Version: 9.2.x-dev » 9.3.x-dev

Drupal 9.2.0-alpha1 will be released the week of May 3, 2021, which means new developments and disruptive changes should now be targeted for the 9.3.x-dev branch. For more information see the Drupal core minor version schedule and the Allowed changes during the Drupal core release cycle.

Version: 9.3.x-dev » 9.4.x-dev

Drupal 9.3.0-rc1 was released on November 26, 2021, which means new developments and disruptive changes should now be targeted for the 9.4.x-dev branch. For more information see the Drupal core minor version schedule and the Allowed changes during the Drupal core release cycle.

Version: 9.4.x-dev » 9.5.x-dev

Drupal 9.4.0-alpha1 was released on May 6, 2022, which means new developments and disruptive changes should now be targeted for the 9.5.x-dev branch. For more information see the Drupal core minor version schedule and the Allowed changes during the Drupal core release cycle.

Version: 9.5.x-dev » 10.1.x-dev

Drupal 9.5.0-beta2 and Drupal 10.0.0-beta2 were released on September 29, 2022, which means new developments and disruptive changes should now be targeted for the 10.1.x-dev branch. For more information see the Drupal core minor version schedule and the Allowed changes during the Drupal core release cycle.

Version: 10.1.x-dev » 11.x-dev

Drupal core is moving towards using a “main” branch. As an interim step, a new 11.x branch has been opened, as Drupal.org infrastructure cannot currently fully support a branch named main. New developments and disruptive changes should now be targeted for the 11.x branch, which currently accepts only minor-version allowed changes.
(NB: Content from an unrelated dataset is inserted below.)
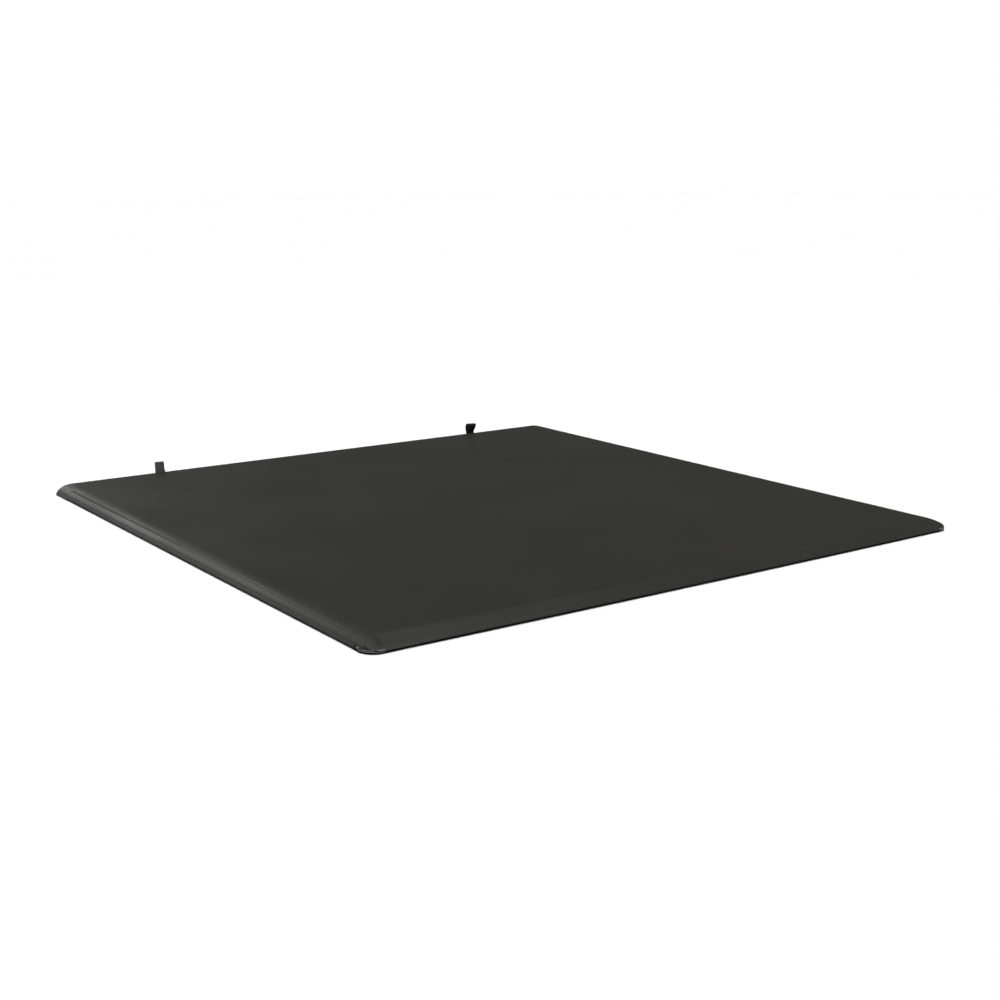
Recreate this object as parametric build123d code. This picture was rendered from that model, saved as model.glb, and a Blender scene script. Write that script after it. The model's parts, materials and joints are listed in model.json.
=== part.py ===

For more information, see the Drupal core minor version schedule and the Allowed changes during the Drupal core release cycle.

quietone’s picture

Status: Active » Closed (outdated)

xjm credited dries.

xjm credited Mixologic.

xjm’s picture

Saving credits for what began with a Hard Problems discussion that was one of the first steps toward the Autoupdates Initiative.